Pour beaucoup la République démocratique du Congo ce sont les pygmées, Brazzaville, Tintin, la colonisation voire même le pétrole. Aujourd'hui le Congo c'est aussi Denis Mukwege. Quel est l'intérêt de parler d'un gynécologue ? Et si le Congo c'était aussi le viol comme arme de guerre ? Denis Mukwege fait partie des ces hommes qui au péril de leur vie dénoncent ce crime et se battent pour sauver ces femmes.
Denis Mukwege est le genre de personne plusieurs fois pressenti pour le prix Nobel de la paix et que la communauté internationale a déjà récompensé de distinctions toutes plus prestigieuses les unes que les autres.

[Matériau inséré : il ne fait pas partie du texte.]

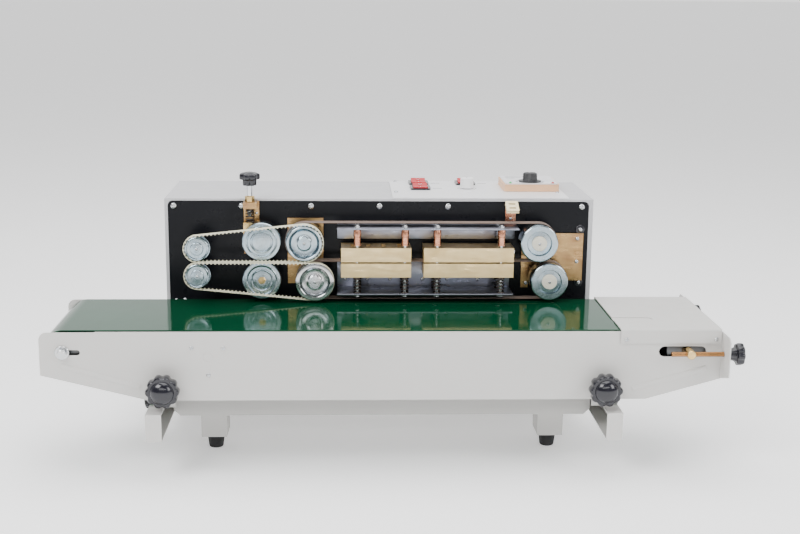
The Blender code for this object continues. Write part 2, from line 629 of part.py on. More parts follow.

L'africain de l'année 2009 est aussi le genre de personne qu'on a voulu tuer, faire taire depuis des années et sa lutte pour défendre ces femmes violées. C'était le 25 octobre, à Bukavu la capitale du Sud-Kivu, que cinq hommes armés se sont introduits dans sa demeure attendant le retour du docteur. Au moment où il allait être exécuté un de ses employés s'est jeté sur un des agresseurs en donnant l'alerte. Il fut exécuté. Miraculé, il en est au sixième attentat contre sa personne. En quelques heures, la rumeur de son attaque a fait le tour du monde et a suscité nombres de réactions mêlant stupeur et indignation. Des messages de soutien sont arrivés de toutes parts, d'associations, d'organisations internationales comme Amnesty International, Médecins du monde mais aussi des gouvernements occidentaux. Le célèbre chroniqueur du New York Times, Nicholas Kistof a fait le lien entre cet attentat et le discours de Mukwege quelques jours plus tôt à la tribune des Nations Unies dénonçant l'impunité des violeurs du Congo. "On a tenté d'assassiner un de mes héros!" a-t-il ajouté sur son blog.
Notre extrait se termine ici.